DESCRIPTION OF THE TASK.
Output exactly, and only, the lines from the line containing "# The neck carries" through the line containing "bpy.data.objects.remove(obj)", both included.

EXERCISE INPUT.

▼

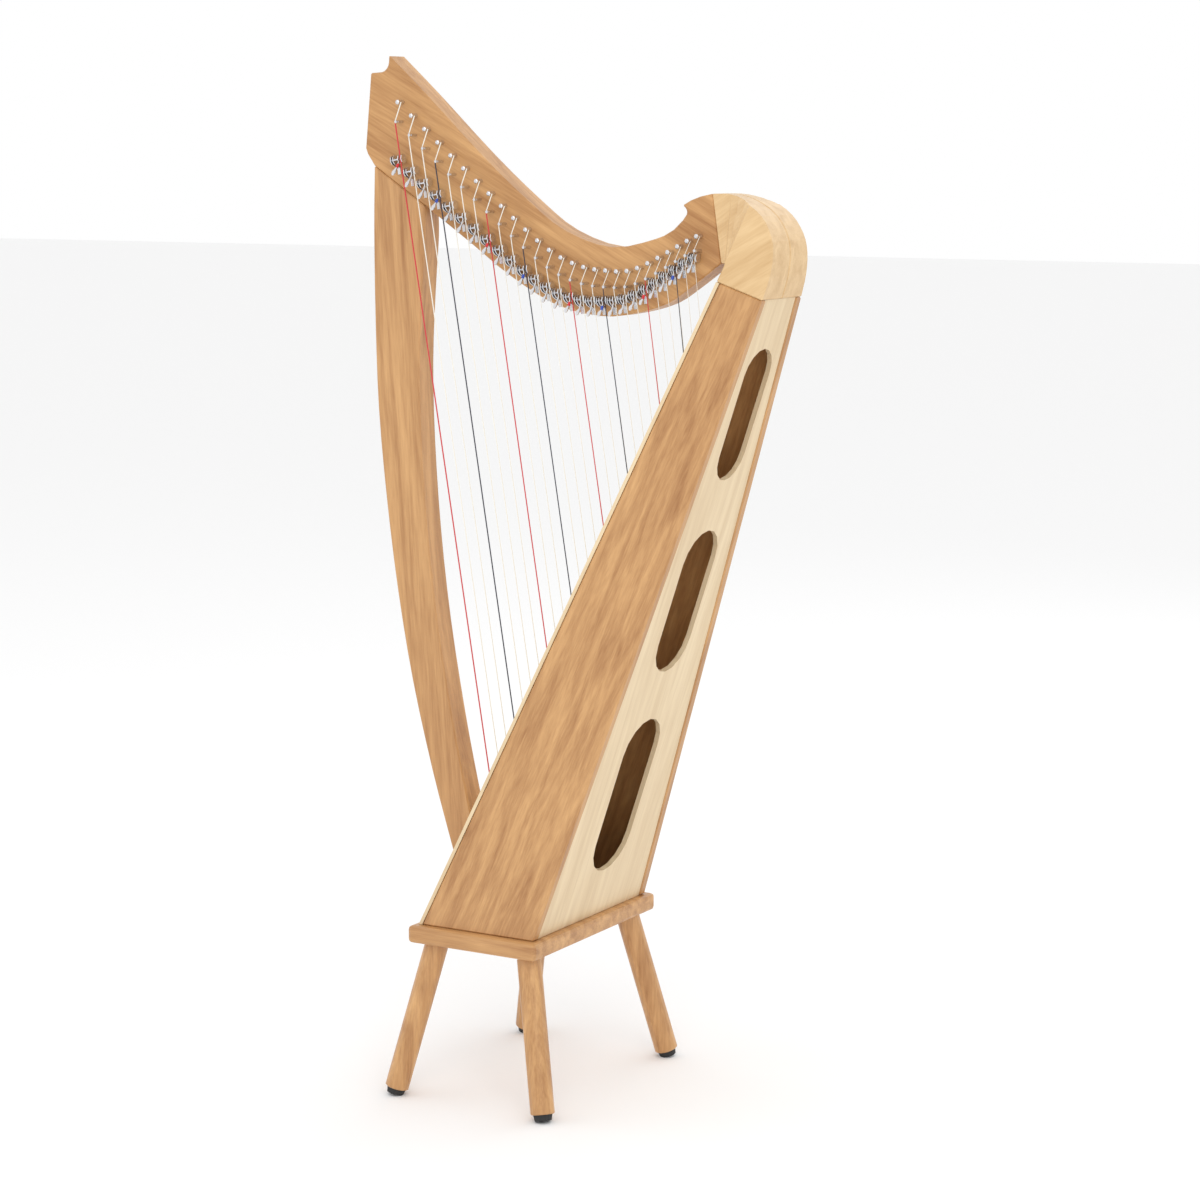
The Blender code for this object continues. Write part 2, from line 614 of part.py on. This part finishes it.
# Strings: from the side of the tuning pin past the bridge pin, then straight into the rib

def string_route(plan):
    side = PIN_RADIUS + 2 * GAP + plan["diameter"] / 2
    start = plan["tuning"] + Vector((side, -HALF_NECK - WIND_OUT, 0.0))
    seat = front_up(plan["distance"], GAP + RIB_THICKNESS / 2)
    return [start, plan["top"], plan["stub"], Vector((seat.x, 0.0, seat.y))]


def string_mesh(route, diameter):
    curve = bpy.data.curves.new("string", "CURVE")
    curve.dimensions = "3D"
    curve.bevel_depth = diameter / 2
    curve.bevel_resolution = 1
    curve.use_fill_caps = True
    spline = curve.splines.new("POLY")
    spline.points.add(len(route) - 1)
    for point, place in zip(spline.points, route):
        point.co = (*place, 1.0)
    piece = bpy.data.objects.new("work", curve)
    bpy.context.scene.collection.objects.link(piece)
    bpy.context.view_layer.update()
    mesh = bpy.data.meshes.new_from_object(piece.evaluated_get(bpy.context.evaluated_depsgraph_get()))
    bpy.data.objects.remove(piece)
    bm = bmesh.new()
    bm.from_mesh(mesh)
    bmesh.ops.remove_doubles(bm, verts=bm.verts, dist=1e-6)
    return mesh_from(bm)


def on_board(plan, out):
    p = front_up(plan["distance"], out)
    return Vector((p.x, 0.0, p.y))


# The strings and their eyelets are one band with the rib, and the knots one with the inner rib
eyelets, knots = [], []
for plan in plans:
    low = GAP + RIB_THICKNESS / 2
    high = GAP + RIB_THICKNESS + EYELET_HEIGHT
    eyelets.append(rod(on_board(plan, low), on_board(plan, high), EYELET_RADII, 6))
    deep = -(inner_far - INNER_RIB_THICKNESS / 4)
    knots.append(rod(on_board(plan, deep), on_board(plan, deep - 2 * KNOT_RADIUS),
                     (KNOT_RADIUS, KNOT_RADIUS * 0.6), 5))
strings = [string_mesh(string_route(plan), plan["diameter"]) for plan in plans]
rib = cut(slab(outer_rib, -RIB_WIDTH / 2, RIB_WIDTH / 2), merged(eyelets), "UNION")
add("string_band", cut(rib, merged(strings), "UNION"), clear_nylon)
inner = slab(inner_rib, -INNER_RIB_WIDTH / 2, INNER_RIB_WIDTH / 2)
add("inner_rib", cut(inner, merged(knots), "UNION"), raw_wood)


# Sharping levers. Local frame: X along the axle, -Y out from the neck, Z up the string.

def lever_frame(plan):
    return Matrix.Translation(plan["axle"]) @ Matrix.Rotation(-plan["tilt"], 4, "Y")


def placed(mesh, frame):
    moved = mesh.copy()
    moved.transform(frame)
    return moved


def side_plate(outline, x_low, x_high, bore=None):
    # a plate across the axle from an outline of (out, up) points, with a round bore if one is given
    bm = bmesh.new()
    loops = [outline]
    if bore:
        loops.append([(-y, z) for y, z in arc((0, 0), bore, 0, -360, 5)[:-1]])
    edges = []
    for points in loops:
        verts = [bm.verts.new((x_low, -out, up)) for out, up in points]
        edges += [bm.edges.new((verts[k], verts[(k + 1) % len(verts)])) for k in range(len(verts))]
    made = bmesh.ops.triangle_fill(bm, edges=edges, use_beauty=True)
    faces = [f for f in made["geom"] if isinstance(f, bmesh.types.BMFace)]
    raised = bmesh.ops.extrude_face_region(bm, geom=faces)
    verts = [v for v in raised["geom"] if isinstance(v, bmesh.types.BMVert)]
    bmesh.ops.translate(bm, verts=verts, vec=(x_high - x_low, 0, 0))
    return mesh_from(bm)


def handle_section(distance, middle, width, thickness, angle):
    # one rectangle across the handle
    away = Vector((0.0, -math.cos(angle), -math.sin(angle)))
    across = Vector((0.0, math.sin(angle), -math.cos(angle)))
    ring = []
    for sx, st in ((-1, -1), (1, -1), (1, 1), (-1, 1)):
        ring.append(away * distance + across * (st * thickness / 2) + Vector((middle + sx * width / 2, 0, 0)))
    return ring


def handle_stations(plan):
    # distance from the axle, middle and width along the axle, thickness
    length = blend(HANDLE_LENGTHS, plan["share"])
    width = blend(HANDLE_WIDTHS, plan["share"])
    right = -FORK_HALF - 0.0001
    stem = DISC_THICKNESS + 0.0003
    return (
        (0.70 * DISC_RADIUS, -FORK_HALF - DISC_THICKNESS / 2, DISC_THICKNESS * 0.9, 0.0024),
        (1.30 * DISC_RADIUS, right - stem / 2, stem, 0.0015),
        (SLEEVE_SPAN[1] + GAP, right - stem / 2, stem, 0.0013),
        (length * 0.76, right - width / 2, width, 0.0011),
        (length * 0.93, right - width / 2, width * 0.84, 0.0010),
        (length, right - width / 2, width * 0.45, 0.0008),
    )


def lever_mesh(plan):
    angle = math.radians(blend(HANDLE_ANGLES, plan["share"]))
    disc = arc((0, 0), DISC_RADIUS, 0, 360, 8)[:-1]
    left = side_plate(disc, -FORK_HALF - DISC_THICKNESS, -FORK_HALF, AXLE_RADIUS + GAP)
    right = side_plate(disc, FORK_HALF, FORK_HALF + DISC_THICKNESS)
    turn = math.radians(CAM_ANGLE)
    y, z = -CAM_ARM * math.cos(turn), -CAM_ARM * math.sin(turn)
    reach = FORK_HALF + DISC_THICKNESS / 2
    cam = rod((-reach, y, z), (reach, y, z), (CAM_RADIUS, CAM_RADIUS), 5)
    stations = handle_stations(plan)
    handle = loft([handle_section(*station, angle) for station in stations])
    return cut(cut(cut(left, cam, "UNION"), right, "UNION"), handle, "UNION")


def bracket_parts(plan):
    # two ears, a foot on the neck and the axle, in the lever's frame
    wall = plan["stand_off"] + SEATED / 4             # axle to the foot's back, in the neck's wood
    middle = plan["bracket"]
    ear = arc((0, 0), DISC_RADIUS, 120, -60, 4)
    ear += [(-wall, -BRACKET_REACH * 0.62), (-wall, 0.0)]
    low, high = middle - BRACKET_HALF, middle + BRACKET_HALF
    ears = [side_plate(ear, low, low + DISC_THICKNESS), side_plate(ear, high - DISC_THICKNESS, high)]
    foot = [(-wall, 0.0), (-wall + BRACKET_FOOT, 0.0), (-wall + BRACKET_FOOT, -BRACKET_REACH), (-wall, -BRACKET_REACH)]
    inset = 0.0002
    plate = side_plate(foot, low + inset, high - inset)
    axle = rod((low - 0.0004, 0, 0), (-FORK_HALF + 0.0003, 0, 0), (AXLE_RADIUS, AXLE_RADIUS), 5)
    return ears + [plate, axle]


# The neck carries its tuning pins, bridge pins and lever brackets as one body
columns = [[], [], [], []]
for number, plan in enumerate(plans, 1):
    for column, mesh in zip(columns, bracket_parts(plan)):
        column.append(placed(mesh, lever_frame(plan)))
    add("lever_%02d" % number, lever_mesh(plan), steel, plan["axle"], -plan["tilt"], is_round=True)
for fitted in [tuning_pin, bridge_pin]:
    neck = cut(neck, merged([fitted(plan) for plan in plans]), "UNION")
for column in columns:
    neck = cut(neck, merged(column), "UNION")
add("neck", neck, ash)

bpy.context.view_layer.update()
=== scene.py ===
import json
import math
import bpy
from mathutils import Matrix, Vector


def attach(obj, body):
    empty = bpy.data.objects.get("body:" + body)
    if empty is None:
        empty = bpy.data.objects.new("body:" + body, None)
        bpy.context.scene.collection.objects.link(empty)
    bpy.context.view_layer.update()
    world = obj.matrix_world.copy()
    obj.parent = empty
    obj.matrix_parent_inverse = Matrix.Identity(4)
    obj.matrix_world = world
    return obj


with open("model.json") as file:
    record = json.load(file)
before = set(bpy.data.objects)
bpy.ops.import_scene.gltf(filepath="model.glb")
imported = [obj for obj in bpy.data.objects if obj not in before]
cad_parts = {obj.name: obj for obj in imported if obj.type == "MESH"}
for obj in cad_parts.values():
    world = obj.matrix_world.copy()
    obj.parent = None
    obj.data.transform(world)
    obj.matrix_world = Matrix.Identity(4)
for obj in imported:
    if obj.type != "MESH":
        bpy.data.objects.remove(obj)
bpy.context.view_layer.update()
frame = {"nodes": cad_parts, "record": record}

# what a user would change
wood = {
    "honey": ((0.36, 0.16, 0.05), (0.66, 0.37, 0.15)),
    "pale": ((0.60, 0.38, 0.17), (0.78, 0.55, 0.29)),
    "spruce": ((0.66, 0.49, 0.29), (0.82, 0.66, 0.43)),
    # dark brown for the parts inside the soundbox: painted shade for the dim inside of the box
    "shadedInside": ((0.16, 0.09, 0.045), (0.28, 0.17, 0.09)),
    "rings": 85.0,       # how closely the growth rings lie
    "stretch": 0.06,     # how far the grain is drawn out along the board
    "bump": 0.12,
}
metal = {"nickel": (0.72, 0.72, 0.74), "black": (0.16, 0.15, 0.15)}
strings = {
    "thick": (0.0012, 0.0006),      # bass and treble
    "over": 0.00008,                # how far a dyed string's skin stands off its core
    "boardFoot": -0.1175, "boardLean": 24.6, "boardRise": 0.0032, "boardBase": 0.178,
    "pinOut": 0.02475,              # from the harp's middle plane to the groove in a bridge pin
    "leverShare": 0.047, "leverClear": 0.0028,
    "redEvery": (1, 8, 15, 22), "darkEvery": (4, 11, 18, 25),
    "clear": (0.86, 0.83, 0.74), "red": (0.62, 0.04, 0.05), "dark": (0.03, 0.03, 0.05),
}
sleeve = {"from": 0.0072, "to": 0.0112, "radius": 0.0014, "side": 0.0022, "angles": (47.0, 58.0),
          "red": (0.66, 0.03, 0.04), "blue": (0.03, 0.08, 0.45)}
camera = {"lens": 90.52, "at": (1.5443, -2.5906, 0.9673), "turn": 30.31, "down": 8.71}
lights = {
    "key": {"at": (1.6, -2.4, 2.6), "size": 2.4, "power": 30.0},
    "fill": {"at": (-2.6, -1.2, 1.8), "size": 2.6, "power": 6.0},
    "back": {"at": (0.4, 2.6, 2.2), "size": 2.2, "power": 8.0},
}
print("frame loaded:", len(frame["nodes"]), "nodes")


# a socket that can stand in a Python expression
class Wire:
    def __init__(self, tree, socket):
        self.tree = tree
        self.socket = socket

    def maths(self, operation, first, second):
        return node(self.tree, "ShaderNodeMath", {"operation": operation}, {0: first, 1: second})

    def __add__(self, other):
        return self.maths("ADD", self, other)

    __radd__ = __add__

    def __mul__(self, other):
        return self.maths("MULTIPLY", self, other)

    __rmul__ = __mul__

    def __sub__(self, other):
        return self.maths("SUBTRACT", self, other)

    def __rsub__(self, other):
        return self.maths("SUBTRACT", other, self)


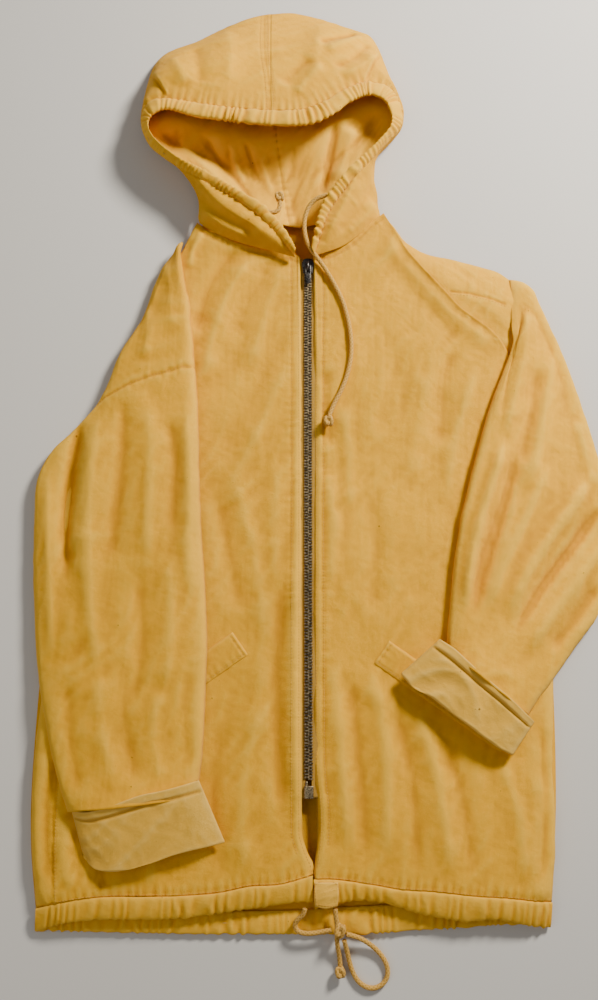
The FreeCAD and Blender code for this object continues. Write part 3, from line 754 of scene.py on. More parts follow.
def front_right_cloth():
    west = [(-295, -497, 5), (-302, -440, 5), (-303, -340, 6), (-299, -287, 6), (-290, -150, 7),
            (-262, 10, 8), (-232, 59, 8), (-190, 150, 9), (-160, 215, 10), (-142, 251, 12)]
    P = coons(HEM_STITCH_R, NECK_R, west, FRONT_EDGE_R, 58, 148)
    edge, _ = near_line(P, resample(west, 60))
    P[..., 2] = lerp(P[..., 2], 17.5, (1 - np.exp(-(edge / 22) ** 1.2)) * 0.85)
    P[..., 2] += 2.0 * creases(P, 240, 80, 82, 21) + 0.7 * creases(P, 110, 40, 55, 22)
    add_folds(P, [
        ([(-70, 214), (-88, 190), (-104, 158), (-114, 125), (-122, 92), (-130, 50)], 13, 9.5),
        ([(-92, 222), (-112, 190), (-126, 155), (-136, 110)], 11, -8),
        ([(-134, 238), (-142, 216), (-146, 190)], 5, 4.5),
        ([(-58, 205), (-66, 180), (-82, 150), (-96, 105)], 10, -4),
        ([(-46, 206), (-50, 180), (-64, 130), (-84, 70)], 12, 5.0),
        ([(-40, 130), (-60, 70), (-90, 10), (-112, -40)], 14, -3.5),
        ([(-36, 90), (-52, 40), (-80, -20), (-108, -80)], 13, 4.5),
        ([(-28, -120), (-30, -220), (-29, -330), (-26, -430)], 8, 5.5),
        ([(-42, -160), (-47, -280), (-42, -420)], 9, -4.5),
        ([(-96, -40), (-72, -130), (-58, -230)], 14, 4.4),
        ([(-112, -60), (-96, -140), (-84, -200)], 11, -4.0),
        ([(-44, -20), (-52, -100), (-46, -180)], 11, 3.4),
        ([(-60, -280), (-82, -380), (-80, -468)], 12, 4.0),
        ([(-100, -300), (-112, -390), (-104, -470)], 11, -3.6),
        ([(-140, -390), (-170, -440), (-178, -478)], 12, 3.6),
        ([(-270, -330), (-280, -400), (-276, -480)], 9, -4.0),
        ([(-258, -400), (-262, -440), (-254, -480)], 9, 3.2),
        ([(-220, -440), (-226, -462), (-224, -480)], 8, -3.0)])
    hold = border_pins(P, 1, 1, 1, 2)
    bed = plan_support(-330, 20, -520, 270, lambda Q: np.full(Q.shape[:-1], 15.3))
    P = settle(P, hold, bed)
    P = rolled_edge(P, -1)
    inner = [(x - 11, y) for x, y, z in FRONT_EDGE_R[2:]]
    close = [(x - 3.5, y) for x, y, z in FRONT_EDGE_R[1:]]
    P = finish_panel(P, [(inner, 0.7, 0.30), (close, 0.4, 0.15), (SIDE_SEAM_R, 1.0, 0.25),
                         ([(x, y + 4) for x, y, z in HEM_STITCH_R], 0.4, 0.9),
                         ([(x, y - 7) for x, y, z in NECK_R], 0.7, 0.35)])
    obj = cloth_object("front_right_cloth", P, CANVAS, thick=1.1)
    ride_as(obj, "torso", "canvas", "front_panel_right")
    return obj, P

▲

WRITTEN SOLUTION.
# The neck carries its tuning pins, bridge pins and lever brackets as one body
columns = [[], [], [], []]
for number, plan in enumerate(plans, 1):
    for column, mesh in zip(columns, bracket_parts(plan)):
        column.append(placed(mesh, lever_frame(plan)))
    add("lever_%02d" % number, lever_mesh(plan), steel, plan["axle"], -plan["tilt"], is_round=True)
for fitted in [tuning_pin, bridge_pin]:
    neck = cut(neck, merged([fitted(plan) for plan in plans]), "UNION")
for column in columns:
    neck = cut(neck, merged(column), "UNION")
add("neck", neck, ash)

bpy.context.view_layer.update()
=== scene.py ===
import json
import math
import bpy
from mathutils import Matrix, Vector


def attach(obj, body):
    empty = bpy.data.objects.get("body:" + body)
    if empty is None:
        empty = bpy.data.objects.new("body:" + body, None)
        bpy.context.scene.collection.objects.link(empty)
    bpy.context.view_layer.update()
    world = obj.matrix_world.copy()
    obj.parent = empty
    obj.matrix_parent_inverse = Matrix.Identity(4)
    obj.matrix_world = world
    return obj


with open("model.json") as file:
    record = json.load(file)
before = set(bpy.data.objects)
bpy.ops.import_scene.gltf(filepath="model.glb")
imported = [obj for obj in bpy.data.objects if obj not in before]
cad_parts = {obj.name: obj for obj in imported if obj.type == "MESH"}
for obj in cad_parts.values():
    world = obj.matrix_world.copy()
    obj.parent = None
    obj.data.transform(world)
    obj.matrix_world = Matrix.Identity(4)
for obj in imported:
    if obj.type != "MESH":
        bpy.data.objects.remove(obj)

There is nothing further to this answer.